I used the snap-caps to practice loading and extraction as well. Loading requires a little extra force than a revolver user is accustomed to. Extraction, as long as the cylinder is tilted to extract downward, worked well. The only problems with extraction were when the cylinder was not tilted back, and one or two of the rounds would shift away from the tab on the extractor and fall back into the charge-holes.
The weather has been gloomy here so I don’t have chronograph data yet. But when I tested 2 types of ammunition (American Eagle 165gr FMJ and Magtech 180gr FMJ), the recoil was pretty vigorous. (The manual says standard pressure .40S&W ammo only). Heavier than a steel J-frame firing +P .38 ammo but not as hard as a .357 magnum. It wasn’t as hard on the web of my hand as a J-frame, but it raised a blister on the second pad of my trigger finger by the end.
Two issues arose from my range testing. First, even in SA mode, this particular Pitbull (using those two types of ammo) is not a tackdriver. It shot a little to the left, as well. I will be testing more ammo very soon to see what the gun likes best (if anything).
The second issue was light primer strikes if I slowly staged the DA trigger. Happened 6 times with the American Eagle ammo; one round would not fire even after the round was hit again with a fast DA pull. This may be an ammo issue, but the same ammo worked fine in my Glock and my Ruger carbine.
More impressions of the Pitbull will be coming soon.
While cleaning the Pitbull I noticed some things that bothered me.
First, the barrel. After I cleaned the barrel and looked down it, I noticed some flaws. One was a long series of divots that looked like pitting in one of the rifling grooves. The other was some rough marks that ran across several lands and grooves:
The second problem was the inside of the the cylinder, specifically the length of freebore at the end of each charge-hole. It was very rough, grooved in a circular pattern as if it was bored out quickly without regard to making it smooth:
Looks like it will be more likely to accumulate gunk and fouling, while being harder to clean. And I doubt that it will help the Pitbull achieve maximum velocity.
Just to make sure I was not noticing something that is “normal”, I checked my Ruger, Colt and Smith&Wesson revolvers. All of them were perfectly smooth from the end of the charge holes to the end of the cylinder:
I have an assortment of 135, 150 and 155gr ammo to test in the Pitbull for accuracy as well as to chronograph (if there is ever any direct sunlight when I am at the range). And I will be watching to see if there are any more light primer strikes.
I have to say that I am not very happy with this gun so far. I want to give it a fair chance with a variety of ammunition to eliminate that as a factor. But if the Pitbull can’t reliably deliver an acceptable level of accuracy (hopefully at a reasonable velocity), I will be selling it off on consignment.

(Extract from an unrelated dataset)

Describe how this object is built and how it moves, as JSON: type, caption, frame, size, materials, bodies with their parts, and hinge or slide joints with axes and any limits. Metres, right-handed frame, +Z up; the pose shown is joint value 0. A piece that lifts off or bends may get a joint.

I took the Pitbull to the range again, this time with some different ammo. I went for lighter bullets to see if the recoil could be reduced. I had some Speer 155gr FMJ, Federal Hydra-Shok 150gr JHP, Winchester Ranger 135gr JHP, Cor-Bon 135gr JHP and Cor-Bon Pow-R-Ball 135gr JHP.
None of them felt appreciably lighter. I don’t know why, but this gun kicks worse than my stainless J-frame .357Mag. It isn’t as “flippy” but it whacks my hand worse.
The circles in red are the 5 rounds of 155gr Speer Lawman, fired single-action at 50′ at this bullseye. The blue circles are the 5 rounds of 135gr Winchester Ranger that I fired at the bullseye to the right of this one:
Ok, this was even worse than the 165gr and 180gr ammo I tried last time. I loaded up the 150gr Federal Hydra-Shoks:
Again with the vertical stringing (these were also fired single-action).
Just to satisfy myself that I wasn’t going insane, and wasn’t simply having a bad day at the range, I broke out my J-frame and my Kahr CM9:
Alright, I was satisfied that it wasn’t my imagination, and that my skills hadn’t disappeared. I took the gun back to Woodbridge Firearms and Mike said he would take it to Charter personally and see what he could do.
At Charter, the tech took the gun, put a target at 20′ and did this with (I was told) American Eagle ammo:
So…not a great group for 20′, but also clearly not veering off to the left or in a ridiculous vertical string. Is there some magic way to hold or shoot this gun to make it behave?
At that point, my mental block about this gun was too large to overcome. Mike swapped me out even-steven for the 9mm version, which should be less punishing to shoot. And the guys at Charter (who were not aware of this review, nor that I was the writer of it) said that if I had any issues, I could bring it right to their facility and they would work with me to make it right (or show me what the hell I was doing wrong). I checked the gun out before leaving the store; the barrel was clean and free of the defects that I saw in the .40 barrel, and the freebore at the end of the cylinder was much smoother than the .40 as well. I am cautiously optimistic.
So, stay tuned for our test of the 9mm Charter Pitbull…
I must extend my gratitude to Mike and to the people at Charter for going beyond what constitutes normal customer service to rectify the situation. I doubt I would have received this accommodation at another dealer.